Readers, please send your letters. They can be emails, formal letters or handwritten notes. They are edited solely for grammar and spelling. Also, they are sometimes edited for length.
Dear Doctor Love,
I am a fifty-one year-old man who has been married for twenty-nine years this month. My wife and I have three beautiful children who are finally grown up with lives of their own. As far as everyone knows it has been a happy and carefree marriage. The truth is that it has been a living hell for me.
Twenty years ago I had an affair with a neighbor who lived down the street from us. The affair started almost by accident and neither of us took it seriously at first. After a year and a half we realized that this was more than a casual relationship. We decided not to see each other any more. In a few short months that promise was broken and we were back where we were before.
What finally ended things was my wife found out what was going on. She told me that she was going to tell my lover’s husband that his wife was cheating on him. Her husband was a very violent and abusive man who would beat her brutally or even worse.
I apologized and told her I would break off the affair if she would not do this. No one outside of our home knows about it but my wife reminded me and my children of it every day for twenty years.
I heard from my ex-lover six months ago. She is divorced and has moved back to the city.
Please tell my why it is so hard to leave a woman that I have despised for years. Why have I stayed with her when I only wanted to go? Why haven’t I rushed to the woman who tells me loves me as much as I love her? I cannot bring myself to make a move.
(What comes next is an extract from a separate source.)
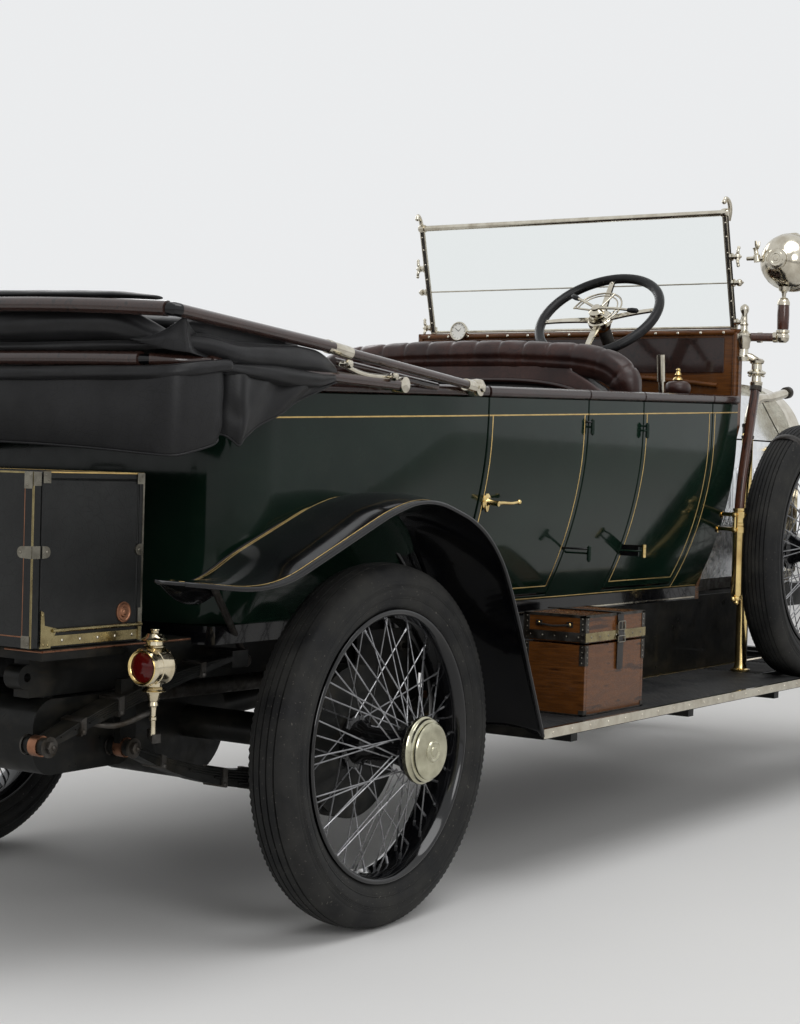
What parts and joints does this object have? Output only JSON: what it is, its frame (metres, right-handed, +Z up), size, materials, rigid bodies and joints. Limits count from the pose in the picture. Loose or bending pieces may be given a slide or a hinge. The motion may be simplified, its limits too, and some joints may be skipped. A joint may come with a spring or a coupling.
{
  "type": "brass era touring car",
  "caption": "Open four-door touring car of the early brass era with wire wheels, folded cloth hood, luggage trunk, tool box and side-mounted spare tyre.",
  "frame": {"origin": "on the ground, in the middle of the car's length and width", "axes": "+X forward, +Y to the car's left, +Z up"},
  "size_m": [5.1784, 1.772, 2.0513],
  "materials": {
    "body_paint": "gloss black green",
    "fender_paint": "gloss black",
    "chassis_paint": "satin black",
    "rim_paint": "gloss black",
    "tyre_rubber": "dusty",
    "wheel_rubber": "hard rubber",
    "board_mat": "ribbed mat",
    "mahogany": "varnished",
    "rail_wood": "varnished",
    "floor_wood": "oiled",
    "bow_wood": "varnished",
    "brown_leather": "satin",
    "hood_cloth": "coated cloth",
    "trunk_cloth": "grained",
    "polished_brass": "polished",
    "nickel": "polished nickel",
    "bonnet_metal": "polished",
    "engine_iron": "cast",
    "dark_iron": "oily",
    "core_metal": "matt black",
    "clear_glass": "clear"
  },
  "bodies": {
    "car": {"aprons": "body_paint", "board_brackets": "chassis_paint", "body_floor": "floor_wood", "bonnet_hinge": "nickel", "bonnet_sides": "bonnet_metal", "brass_pillar": "polished_brass", "chassis_frame": "chassis_paint", "crook_tube": "nickel", "dash": "mahogany", "engine": "engine_iron", "exhaust": "dark_iron", "front_axle": "chassis_paint", "front_fenders": "fender_paint", "front_seat": "brown_leather", "fuel_tank": "chassis_paint", "headlamps": "polished_brass", "hood_bows": "bow_wood", "hood_cloth": "hood_cloth", "leaf_springs": "dark_iron", "levers_and_pedals": "nickel", "luggage_rack": "chassis_paint", "radiator_core": "core_metal", "radiator_shell": "nickel", "rear_axle": "dark_iron", "rear_body": "body_paint", "rear_fenders": "fender_paint", "rear_seat": "brown_leather", "running_boards": "board_mat", "search_lamp": "polished_brass", "seat_roll": "brown_leather", "side_panels": "body_paint", "spare_wheel": "rim_paint", "spare_tyre": "tyre_rubber", "steering_column": "polished_brass", "tail_lamp": "polished_brass", "toolbox": "mahogany", "top_rails": "rail_wood", "trunk": "trunk_cloth", "windscreen_frame": "nickel", "windscreen_glass": "clear_glass"},
    "knuckle_right": {"knuckle_right": "chassis_paint"},
    "knuckle_left": {"knuckle_left": "chassis_paint"},
    "wheel_front_right": {"wire_wheel_front_right": "rim_paint", "tyre_front_right": "tyre_rubber"},
    "wheel_front_left": {"wire_wheel_front_left": "rim_paint", "tyre_front_left": "tyre_rubber"},
    "wheel_rear_right": {"wire_wheel_rear_right": "rim_paint", "tyre_rear_right": "tyre_rubber"},
    "wheel_rear_left": {"wire_wheel_rear_left": "rim_paint", "tyre_rear_left": "tyre_rubber"},
    "steering_wheel": {"steering_wheel": "wheel_rubber"},
    "door_front_right": {"door_front_right": "body_paint"},
    "door_front_left": {"door_front_left": "body_paint"},
    "door_rear_right": {"door_rear_right": "body_paint"},
    "door_rear_left": {"door_rear_left": "body_paint"},
    "bonnet_right": {"bonnet_right": "bonnet_metal"},
    "bonnet_left": {"bonnet_left": "bonnet_metal"},
    "trunk_door": {"trunk_door": "trunk_cloth"},
    "toolbox_lid": {"toolbox_lid": "mahogany"}
  },
  "joints": [
    {"name": "steer_right", "type": "hinge", "parent": "car", "child": "knuckle_right", "pos_m": [2.071, -0.6, 0.4475], "axis": [0, 0, 1], "range_deg": [-32, 32]},
    {"name": "steer_left", "type": "hinge", "parent": "car", "child": "knuckle_left", "pos_m": [2.071, 0.6, 0.4475], "axis": [0, 0, 1], "range_deg": [-32, 32]},
    {"name": "steering_wheel_turn", "type": "hinge", "parent": "car", "child": "steering_wheel", "pos_m": [0.276, -0.3, 1.65], "axis": [-0.6691, 0, 0.7431], "range_deg": [-386, 386]},
    {"name": "spin_front_right", "type": "hinge", "parent": "knuckle_right", "child": "wheel_front_right", "pos_m": [2.071, -0.711, 0.4475], "axis": [0, 1, 0], "continuous": true},
    {"name": "spin_front_left", "type": "hinge", "parent": "knuckle_left", "child": "wheel_front_left", "pos_m": [2.071, 0.711, 0.4475], "axis": [0, 1, 0], "continuous": true},
    {"name": "spin_rear_right", "type": "hinge", "parent": "car", "child": "wheel_rear_right", "pos_m": [-1.574, -0.711, 0.4475], "axis": [0, 1, 0], "continuous": true},
    {"name": "spin_rear_left", "type": "hinge", "parent": "car", "child": "wheel_rear_left", "pos_m": [-1.574, 0.711, 0.4475], "axis": [0, 1, 0], "continuous": true},
    {"name": "hinge_door_rear_right", "type": "hinge", "parent": "car", "child": "door_rear_right", "pos_m": [-0.432, -0.672, 1.05], "axis": [0, 0, 1], "range_deg": [0, 80]},
    {"name": "hinge_door_rear_left", "type": "hinge", "parent": "car", "child": "door_rear_left", "pos_m": [-0.432, 0.672, 1.05], "axis": [0, 0, -1], "range_deg": [0, 80]},
    {"name": "hinge_door_front_right", "type": "hinge", "parent": "car", "child": "door_front_right", "pos_m": [-0.076, -0.672, 1.05], "axis": [0, 0, -1], "range_deg": [0, 80]},
    {"name": "hinge_door_front_left", "type": "hinge", "parent": "car", "child": "door_front_left", "pos_m": [-0.076, 0.672, 1.05], "axis": [0, 0, 1], "range_deg": [0, 80]},
    {"name": "hinge_bonnet_right", "type": "hinge", "parent": "car", "child": "bonnet_right", "pos_m": [1.326, 0, 1.497], "axis": [-1, 0, 0], "range_deg": [0, 60]},
    {"name": "hinge_bonnet_left", "type": "hinge", "parent": "car", "child": "bonnet_left", "pos_m": [1.326, 0, 1.497], "axis": [1, 0, 0], "range_deg": [0, 60]},
    {"name": "hinge_trunk_door", "type": "hinge", "parent": "car", "child": "trunk_door", "pos_m": [-2.558, 0, 0.722], "axis": [0, -1, 0], "range_deg": [0, 90]},
    {"name": "hinge_toolbox_lid", "type": "hinge", "parent": "car", "child": "toolbox_lid", "pos_m": [-0.493, -0.593, 0.643], "axis": [1, 0, 0], "range_deg": [-60, 0]}
  ],
  "couplings": [
    {"joint": "steer_left", "follows": "steer_right", "ratio": 1},
    {"joint": "steering_wheel_turn", "follows": "steer_right", "ratio": 12}
  ]
}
What can I do without hurting my children?
/s/ Miserable
Dear Miserable,
Your children needed you while they were growing up but do not cling to that as an excuse to stay. They witnessed the unhappiness that you have lived through and as adults they can deal with the divorce much easier than you can deal with being unhappy for the next forty or fifty years.
Age does not treat us humans kindly in looks or in disposition. Your wife is unlikely to become more beautiful with age nor will she become any nicer.
Fifty-one is not an advanced age and there is no such thing as never too late. Go for it before she moves on with her life.